Here is the playbook we default to:

Capture the narrative, not the feature list. We spend the first workshop mapping the job stories (“When a field engineer files a fault, they need…”) and the failure modes (“Hallucinations about part numbers break trust instantly”). This is the raw material for prompt design and evaluation criteria.
Design the sandbox. Before writing a single prompt we answer: Which data sources are in scope? What’s the maximum acceptable latency? Who is allowed to try the pilot? The constraints drive architecture choices far more than favourite model families.
Codify evaluation on day one. Every pilot ships with a rubric, even if it is a lightweight scoring spreadsheet or a set of Playwright assertions with golden answers. If we cannot measure improvement, we cannot justify the next phase.
Instrument everything. Logs, prompt/response pairs, timing, user feedback buttons—whatever it takes to understand behaviour without manual digging.

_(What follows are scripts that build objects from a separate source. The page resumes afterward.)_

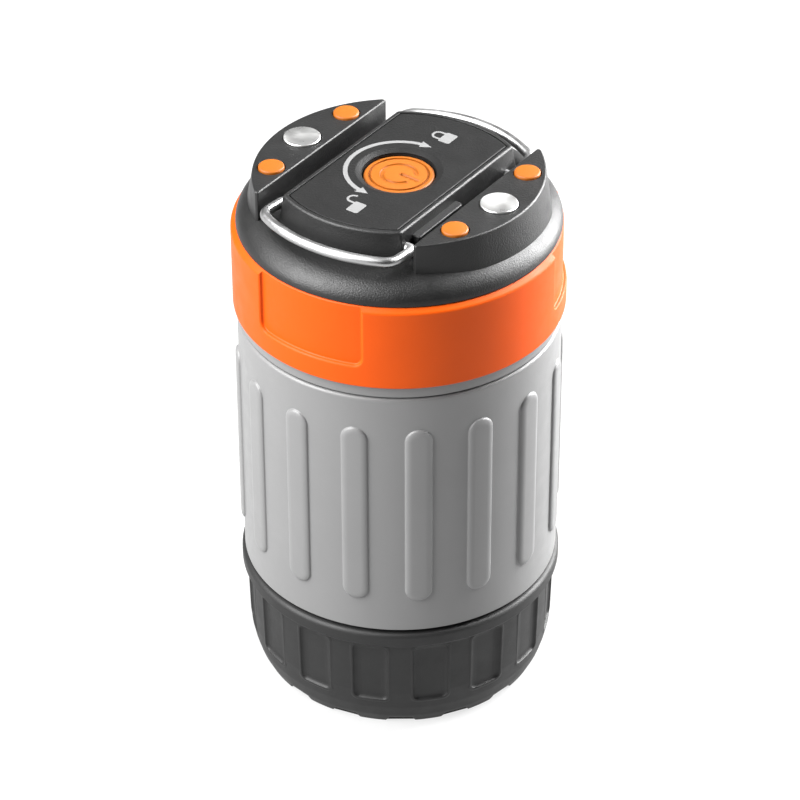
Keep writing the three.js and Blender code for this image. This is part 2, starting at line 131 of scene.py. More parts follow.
def block_outline(inset, corner):
    """Centre block: two straight sides, and two arcs that are a half turn of each other."""
    half = BLOCK_HALF - inset
    steps = 40
    end = []
    for k in range(steps + 1):
        x = half * (1 - 2 * k / steps)
        end.append((x, math.sqrt((END_R - inset) ** 2 - (x - END_X) ** 2) - END_Y))
    end = [(*end[0], corner)] + end[1:-1] + [(*end[-1], corner)]
    return rounded(end + [(-x, -y, *size) for x, y, *size in end])


def bank_outline(inset, height):
    """Side bank: a straight side, blunt ends, and an outer face that leans out towards its foot.

    The lean fades away towards each end."""
    fade = math.radians(25)
    radius = BANK_R - inset
    edge = BANK_EDGE + max(inset, 0)
    end = math.sqrt(radius ** 2 - (edge + BANK_BLUNT) ** 2)
    turn = math.asin(end / radius)
    steps = 48
    outer = []
    for k in range(steps + 1):
        angle = turn * (2 * k / steps - 1)
        share = min(1, (turn - abs(angle)) / fade)
        r = radius + BANK_LEAN * (TOP - height) * share
        outer.append((r * math.cos(angle), r * math.sin(angle)))
    side_corner, face_corner = 0.4, 0.25
    front = [(edge, -end, side_corner), (*outer[0], face_corner)]
    back = [(*outer[-1], face_corner), (edge, end, side_corner)]
    return rounded(front + outer[1:-1] + back)


def polar(radius, angle):
    """Point at this distance from the axis and this angle in degrees."""
    return radius * math.cos(math.radians(angle)), radius * math.sin(math.radians(angle))


def stroke(radius, half, start, end):
    """Arc line of the given half width with round ends."""
    steps, end_steps = 40, 8
    far_end = arc(polar(radius, end), half, end, end + 180, end_steps)
    near_end = arc(polar(radius, start), half, start + 180, start + 360, end_steps)
    return (
        arc((0, 0), radius + half, start, end, steps)
        + far_end[1:-1]
        + arc((0, 0), radius - half, end, start, steps)
        + near_end[1:-1]
    )


def panel_outline(width, low, high, corner, steps=6):
    """Rectangle with round corners, as a chain along its low side and back along its high side."""
    spans = 12
    left = arc((corner - width / 2, low + corner), corner, 180, 270, steps)
    right = arc((width / 2 - corner, low + corner), corner, 270, 360, steps)
    flat = [(-width / 2 + corner + (width - 2 * corner) * k / spans, low) for k in range(1, spans)]
    chain = left + flat + right
    return chain + [(x, high + low - y) for x, y in reversed(chain)]


def quarter(steps):
    """Angles from 0 to a quarter turn."""
    return [math.pi / 2 * k / steps for k in range(steps + 1)]


def top_edge(radius, height):
    """Levels of a round edge that ends at this height."""
    turns = quarter(EDGE_STEPS)
    return [(radius * (1 - math.cos(t)), height - radius + radius * math.sin(t)) for t in turns]


def foot_edge(radius, height):
    """Levels of a fillet that starts at this height."""
    turns = quarter(EDGE_STEPS)
    return [(radius * (math.sin(t) - 1), height + radius * (1 - math.cos(t))) for t in turns]


# ---------------------------------------------------------------- solids, each as (points, faces)

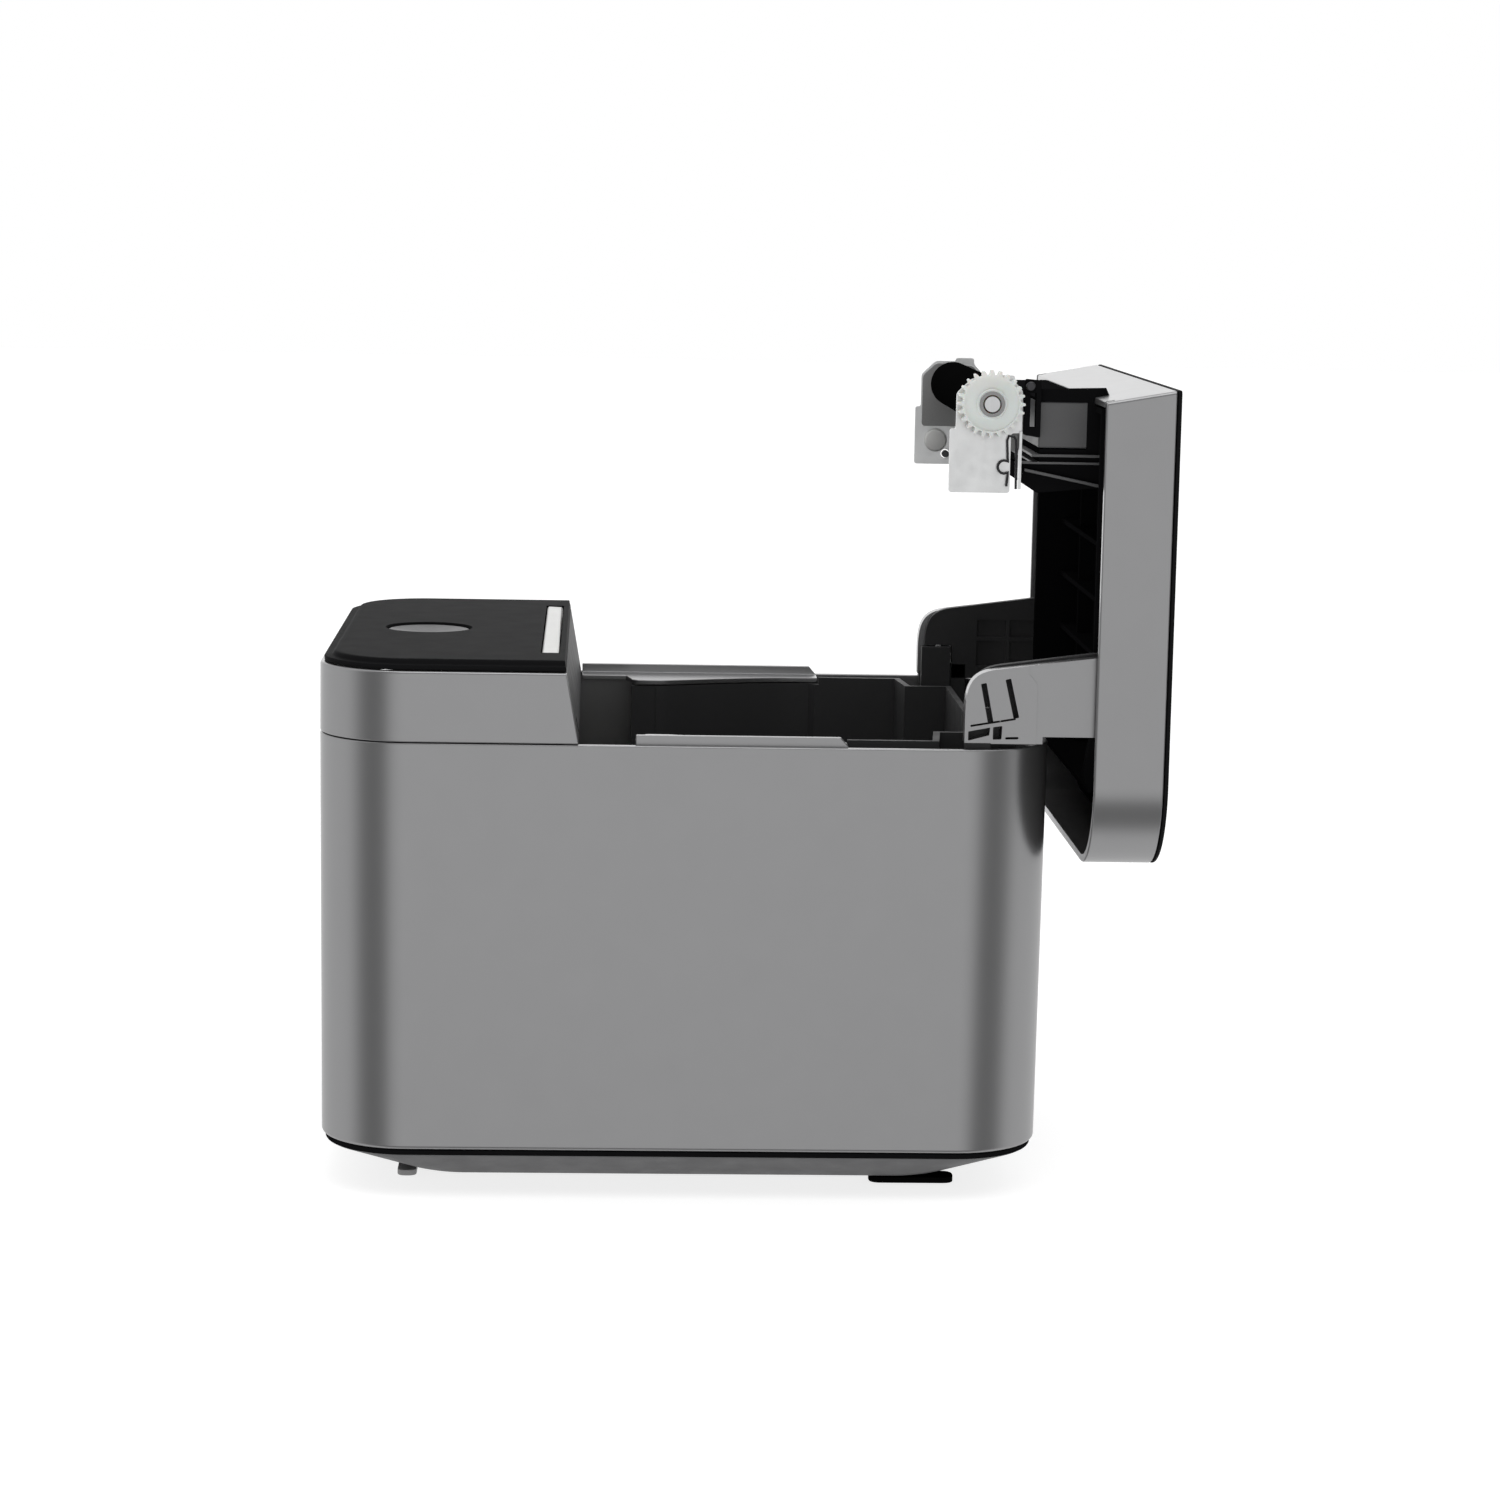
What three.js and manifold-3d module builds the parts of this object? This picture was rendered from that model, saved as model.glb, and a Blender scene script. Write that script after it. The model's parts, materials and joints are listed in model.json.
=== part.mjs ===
// A desktop label printer with a drop-in roll compartment, drawn with its lid open.
// Units are millimetres, +Z is up, the front faces -Y, and +X is the user's right.
import * as THREE from "three";
import { mergeVertices } from "three/addons/utils/BufferGeometryUtils.js";
import Module from "manifold-3d";

const wasm = await Module();
wasm.setup();

// ---- driving dimensions ----
const BODY_WIDTH = 180;
const BODY_DEPTH = 224;
const OPEN_DEPTH = 258.3; // front face to the back of the raised lid
const CORNER_RADIUS = 27.5;
const CORNER_STEPS = 7;
const GAP = 0.3; // space left between touching pieces
const WALL = 2.4;
const BASE_BOTTOM = 2.2;
const BASE_TOP = 13;
const SHELL_BOTTOM = 14.9;
const RIM_TOP = 17.6;
const PARTING = 140.65; // height of the seam between the tub and everything above it
const COVER_TOP = 162.2;
const PANEL_TOP = 165.5;
const LID_TOP = 163.8;
const SHELL_DRAFT = 0.7; // how far the shell draws in at its foot
const FRONT_BLOCK_DEPTH = 79.3; // front face to the exit slot, at the seam
const LID_FRONT = 84.7; // front face to the lid, at the seam
const LID_OVERHANG = 4.3; // how far the shut lid stands out over the rear wall
const SLANT = 3.8 / 21.5; // lean of both faces of the exit slot, per mm of height
const PIVOT_Y = 212.5;
const PIVOT_Z = 118;
const HALF_W = BODY_WIDTH / 2;

// Gear train: platen gear, idler and motor pinion share one module.
const GEAR_MODULE = 0.8;
const PLATEN_TEETH = 24;
const IDLER_TEETH = 32;
const PINION_TEETH = 12;
const GEAR_X0 = 64.6;
const GEAR_X1 = 70.2;
const MESH_PLAY = 0.15;
const PLATEN = { y: 86.8, z: 108.8, radius: 7.4 };
const IDLER_ANGLE = THREE.MathUtils.degToRad(224);
const PINION_ANGLE = THREE.MathUtils.degToRad(250);

// Roll compartment.
const TUB_Y = 151;
const TUB_Z = 88;
const TUB_RADIUS = 52.5;
const TUB_WALL = 1.9;
const GUIDE_X = 56; // inner faces of the side guides at their widest
const GUIDE_PINION_TEETH = 12;
const GUIDE_TRAVEL = 32;

// ---- colours and finishes ----
const FINISH = {
  shell_gray: [0x8e8e8f, 0.42, 0.25],
  panel_black: [0x1c1c1e, 0.35, 0.0],
  base_gray: [0x3d3d3f, 0.6, 0.0],
  inner_black: [0x151516, 0.55, 0.0],
  bar_white: [0xe4e4e2, 0.4, 0.0],
  button_gray: [0x6c6c6e, 0.45, 0.2],
  rubber: [0x0c0c0c, 0.9, 0.0],
  nylon: [0xcfcfca, 0.5, 0.0],
  steel: [0xc4c5c6, 0.3, 1.0],
  aluminium: [0xb4b6b8, 0.35, 1.0],
  board_green: [0x1d5a38, 0.55, 0.0],
  ceramic: [0xd9d4c4, 0.3, 0.0],
  motor_metal: [0x9a9b9c, 0.35, 1.0],
  bronze: [0xa9814e, 0.4, 1.0],
};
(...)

Within 5–7 working days we normally have:

A secured, single-purpose UI (often SvelteKit + mdsvex for docs like this) deployed on Cloudflare.
A prompt and retrieval pipeline that hits the right data every time.
A confidence dashboard stakeholders can open without asking the team for screenshots.

The pilot either unlocks budget for the production build or proves the idea is not worth the organisational lift. Both outcomes are wins—you either accelerate or you stop pouring time into the wrong bet.